Friday, May 11, 2007

SVCHOST Windows Update Lockup Trouble

Anyone who supports Windows XP computers will no doubt be familiar with the recent problems when trying to automatically download and install critical security updates from the Microsoft Update site or through the Automatic Update client. I work in an IT support role in a large corporation. We have experienced many frustrating hours and much downtime troubleshooting this issue. Frequently, a computer will become unstable, freeze, and not allow any new programs to be run. When you open the Task Manager, you see svchost.exe eating up 100% of the CPU resources. If you can open up the Services console quickly enough (run services.msc) as Windows loads, you can stop the Automatic Updates service which will allow you to work on the computer. Microsoft has released some hotfixes, as well as a new version of the Windows Update Agent (version 3) for these well-known issues, however they don't seem to be helping.

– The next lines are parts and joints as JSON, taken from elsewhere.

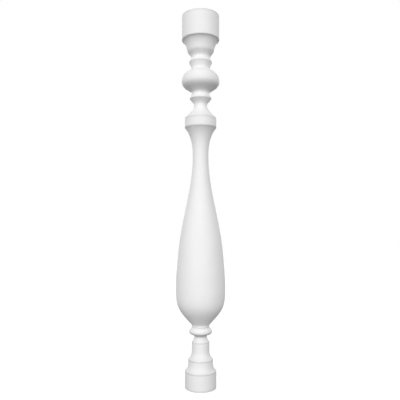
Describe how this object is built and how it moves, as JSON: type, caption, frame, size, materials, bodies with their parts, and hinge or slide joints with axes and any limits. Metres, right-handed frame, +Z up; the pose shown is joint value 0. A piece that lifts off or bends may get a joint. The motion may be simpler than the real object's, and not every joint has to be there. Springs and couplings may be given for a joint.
{
  "type": "stone baluster",
  "caption": "Turned stone baluster: round plinth, hollow-sided tiers, ring, long vase-shaped belly, collar, ball between rings, bell and plain round cap.",
  "frame": {"origin": "middle of the flat underside of the plinth", "axes": "+Z up along the axis of turning, from the plinth to the cap; the baluster is round, so X and Y are any two level directions"},
  "size_m": [0.1198, 0.1198, 0.9],
  "materials": {
    "stone": "smooth matt fine-grained white stone"
  },
  "bodies": {
    "root": {"baluster": "stone"}
  },
  "joints": []
}
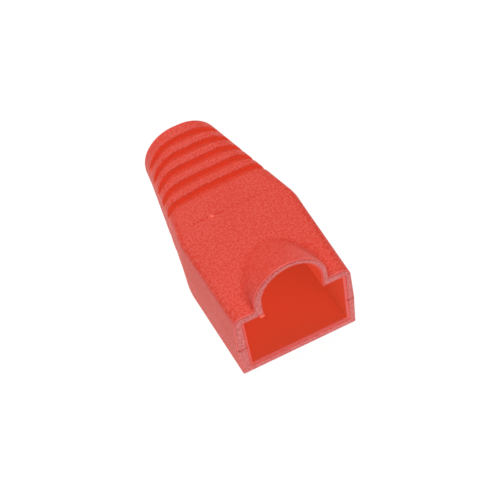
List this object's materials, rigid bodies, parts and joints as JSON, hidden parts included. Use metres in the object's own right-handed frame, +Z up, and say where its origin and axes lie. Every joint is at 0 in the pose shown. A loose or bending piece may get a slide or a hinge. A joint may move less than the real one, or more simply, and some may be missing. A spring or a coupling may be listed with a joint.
{
  "type": "rj45 strain relief boot",
  "caption": "Soft red boot that slips over the back of a modular plug, with an arched latch hood and a grooved round neck that supports the cable.",
  "frame": {"origin": "centre of the bounding box in plan, on the flat bottom face", "axes": "+Y along the boot from the plug mouth to the cable end, +X across the width, +Z up through the latch hood"},
  "size_m": [0.0148, 0.03, 0.0145],
  "materials": {
    "soft_pvc": "fine matt moulded texture"
  },
  "bodies": {
    "root": {"boot": "soft_pvc"}
  },
  "joints": []
}
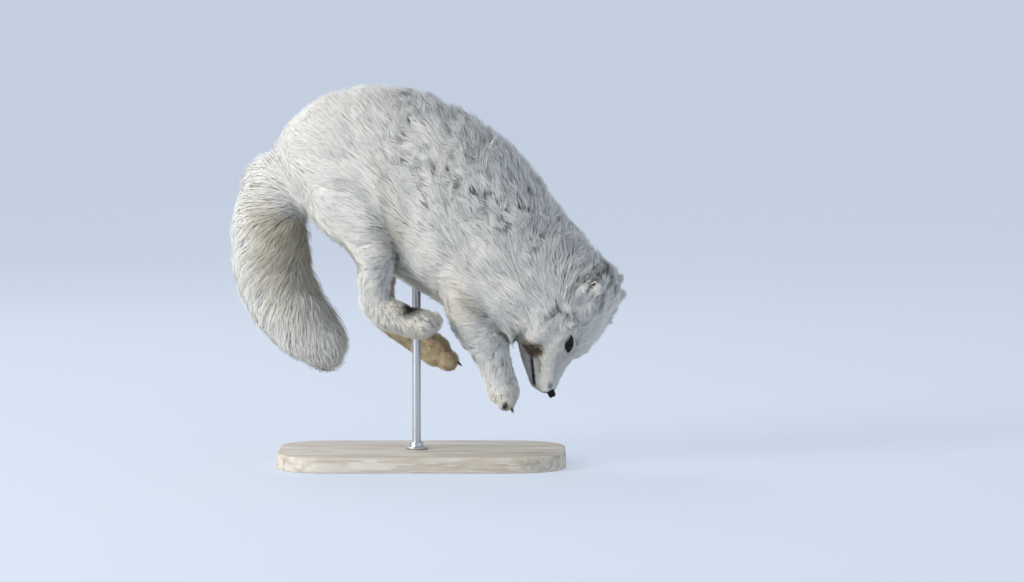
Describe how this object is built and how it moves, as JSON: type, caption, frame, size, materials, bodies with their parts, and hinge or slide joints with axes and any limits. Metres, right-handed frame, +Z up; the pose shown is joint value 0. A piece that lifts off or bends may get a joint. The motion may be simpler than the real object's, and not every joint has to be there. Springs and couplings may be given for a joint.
{
  "type": "arctic fox model",
  "caption": "Life-size arctic fox in white winter coat, caught mid-leap in a diving pounce with the head down and the bushy tail curled under, held by a rod on a flat base.",
  "frame": {"origin": "centre of the underside of the stand's base, where the model stands on the floor", "axes": "+X the way the fox dives, +Y to the fox's left, +Z up"},
  "size_m": [0.4713, 0.2, 0.449],
  "materials": {
    "coat": "long dense white winter fur, creamy on the feet and brownish inside the tail's base and at the throat",
    "eye": "wet, very dark brown",
    "nose": "moist black pebbled skin",
    "claw": "dark horn, satin",
    "stand_wood": "pale whitewashed ash, matt lacquer",
    "stand_steel": "brushed"
  },
  "bodies": {
    "root": {"nose": "nose", "ear_right": "coat", "eye_right": "eye", "ear_left": "coat", "eye_left": "eye", "trunk": "coat", "neck": "coat", "head": "coat", "tail_base": "coat", "tail_middle": "coat", "tail_end": "coat", "upper_arm_right": "coat", "forearm_right": "coat", "fore_paw_right": "coat", "fore_claw_right_1": "claw", "fore_claw_right_2": "claw", "fore_claw_right_3": "claw", "fore_claw_right_4": "claw", "upper_arm_left": "coat", "forearm_left": "coat", "fore_paw_left": "coat", "fore_claw_left_1": "claw", "fore_claw_left_2": "claw", "fore_claw_left_3": "claw", "fore_claw_left_4": "claw", "thigh_right": "coat", "shank_right": "coat", "hind_foot_right": "coat", "hind_claw_right_1": "claw", "hind_claw_right_2": "claw", "hind_claw_right_3": "claw", "hind_claw_right_4": "claw", "thigh_left": "coat", "shank_left": "coat", "hind_foot_left": "coat", "hind_claw_left_1": "claw", "hind_claw_left_2": "claw", "hind_claw_left_3": "claw", "hind_claw_left_4": "claw", "stand_base": "stand_wood", "stand_rod": "stand_steel", "stand_collar": "stand_steel"}
  },
  "joints": []
}
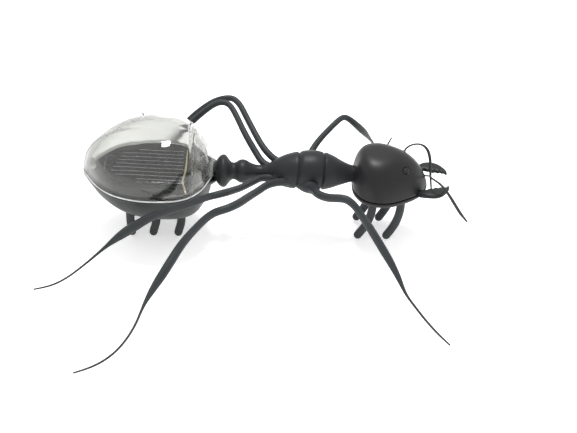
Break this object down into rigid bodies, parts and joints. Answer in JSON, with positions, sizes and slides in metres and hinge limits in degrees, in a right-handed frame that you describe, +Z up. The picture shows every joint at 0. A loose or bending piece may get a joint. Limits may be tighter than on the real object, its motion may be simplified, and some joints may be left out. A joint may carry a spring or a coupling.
{
  "type": "solar powered vibrating ant toy",
  "caption": "Solar powered toy ant: clear egg-shaped dome over a solar panel, two-bump waist, thorax with long thin flexible legs, egg-shaped head, stubby rubber feet.",
  "frame": {"origin": "middle of the overall footprint on the surface that the feet stand on", "axes": "+X towards the head, +Y to the ant's left, +Z up"},
  "size_m": [0.1074, 0.107, 0.0309],
  "materials": {
    "clear_dome": "clear polished moulding, slightly hazy",
    "black_shell": "satin moulded",
    "panel_laminate": "satin",
    "cell_glass": "gloss over dark silicon with fine silver lines",
    "tinned_ribbon": "tinned, satin",
    "steel": "satin",
    "motor_plastic": "natural nylon",
    "wire_red": "PVC",
    "wire_black": "PVC",
    "soft_black": "soft moulded, dull"
  },
  "bodies": {
    "abdomen": {"abdomen_base": "black_shell", "abdomen_dome": "clear_dome", "panel_tray": "black_shell", "solar_panel_board": "panel_laminate", "solar_cell": "cell_glass", "busbar_ribbon_front": "tinned_ribbon", "busbar_ribbon_rear": "tinned_ribbon", "solder_joints": "tinned_ribbon", "tray_screw_right": "steel", "tray_screw_left": "steel", "motor_can": "steel", "motor_end_cap": "motor_plastic", "motor_clip": "motor_plastic", "lead_wire_positive": "wire_red", "lead_wire_negative": "wire_black", "abdomen_foot_rear_right": "soft_black", "abdomen_foot_rear_left": "soft_black", "abdomen_foot_middle_right": "soft_black", "abdomen_foot_middle_left": "soft_black", "abdomen_foot_front_right": "soft_black", "abdomen_foot_front_left": "soft_black"},
    "motor_rotor": {"motor_shaft": "steel", "eccentric_weight": "steel"},
    "thorax_body": {"waist_connector": "soft_black", "thorax": "soft_black"},
    "head": {"head_upper_shell": "black_shell", "head_lower_shell": "black_shell", "head_screw": "steel", "mandible_right": "soft_black", "mandible_left": "soft_black", "head_foot_rear_right": "soft_black", "head_foot_rear_left": "soft_black", "head_foot_front_right": "soft_black", "head_foot_front_left": "soft_black"},
    "leg_front_right_body": {"leg_front_right": "soft_black"},
    "leg_front_left_body": {"leg_front_left": "soft_black"},
    "leg_middle_right_body": {"leg_middle_right": "soft_black"},
    "leg_middle_left_body": {"leg_middle_left": "soft_black"},
    "leg_hind_right_body": {"leg_hind_right": "soft_black"},
    "leg_hind_left_body": {"leg_hind_left": "soft_black"},
    "antenna_right_body": {"antenna_right": "soft_black"},
    "antenna_left_body": {"antenna_left": "soft_black"}
  },
  "joints": [
    {"name": "motor_spin", "type": "hinge", "parent": "abdomen", "child": "motor_rotor", "pos_m": [-0.02123, 0.00267, 0.0121], "axis": [1, 0, 0], "continuous": true},
    {"name": "waist_bend", "type": "hinge", "parent": "abdomen", "child": "thorax_body", "pos_m": [-0.01313, 0.00267, 0.018], "axis": [0, 0, 1], "range_deg": [-4, 4], "stiffness_Nm_per_rad": 0.02},
    {"name": "neck_bend", "type": "hinge", "parent": "thorax_body", "child": "head", "pos_m": [0.02637, 0.00267, 0.018], "axis": [0, 0, 1], "range_deg": [-8, 8], "stiffness_Nm_per_rad": 0.01},
    {"name": "hip_front_right", "type": "hinge", "parent": "thorax_body", "child": "leg_front_right_body", "pos_m": [0.01307, -0.00143, 0.0171], "axis": [0, 0, 1], "range_deg": [-8, 8], "stiffness_Nm_per_rad": 0.002},
    {"name": "hip_front_left", "type": "hinge", "parent": "thorax_body", "child": "leg_front_left_body", "pos_m": [0.01307, 0.00677, 0.0171], "axis": [0, 0, -1], "range_deg": [-8, 8], "stiffness_Nm_per_rad": 0.002},
    {"name": "hip_middle_right", "type": "hinge", "parent": "thorax_body", "child": "leg_middle_right_body", "pos_m": [0.00837, -0.00058, 0.0175], "axis": [0, 0, 1], "range_deg": [-3, 8], "stiffness_Nm_per_rad": 0.002},
    {"name": "hip_middle_left", "type": "hinge", "parent": "thorax_body", "child": "leg_middle_left_body", "pos_m": [0.00837, 0.00592, 0.0175], "axis": [0, 0, -1], "range_deg": [-3, 8], "stiffness_Nm_per_rad": 0.002},
    {"name": "hip_hind_right", "type": "hinge", "parent": "thorax_body", "child": "leg_hind_right_body", "pos_m": [0.00437, 0.00067, 0.0175], "axis": [0, 0, 1], "range_deg": [-1.5, 4], "stiffness_Nm_per_rad": 0.002},
    {"name": "hip_hind_left", "type": "hinge", "parent": "thorax_body", "child": "leg_hind_left_body", "pos_m": [0.00437, 0.00467, 0.0175], "axis": [0, 0, -1], "range_deg": [-1.5, 4], "stiffness_Nm_per_rad": 0.002},
    {"name": "antenna_sway_right", "type": "hinge", "parent": "head", "child": "antenna_right_body", "pos_m": [0.04117, 0.00007, 0.0183], "axis": [0, 0, 1], "range_deg": [-6, 10], "stiffness_Nm_per_rad": 0.0001},
    {"name": "antenna_sway_left", "type": "hinge", "parent": "head", "child": "antenna_left_body", "pos_m": [0.03797, 0.00687, 0.0201], "axis": [0, 0, -1], "range_deg": [-6, 10], "stiffness_Nm_per_rad": 0.0001}
  ]
}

In one instance, one user (a high-level executive in the company) brought his laptop to us after experiencing lockups and overall instability. He was understandably upset. We rebuilt the machine but when we attempted to download and install the approximately 80 updates that needed to be applied (most of them critical security updates), the machine would lock up and sit there forever. We worked on the machine for over 8 hours. The user was very frustrated and was leaving on a flight to India soon. Unfortunately, we could not resolve the problem and we had to disable the Automatic Updates service entirely and send him out with his laptop in this vulnerable state. According to a Computerworld article, these problems are fairly widespread and Microsoft is supposedly working on a fix. (Sources: Computerworld, Updating the Windows Update Agent, Windows Update Agent 3 (for 32-bit, x86), Microsoft hotfix kb927891)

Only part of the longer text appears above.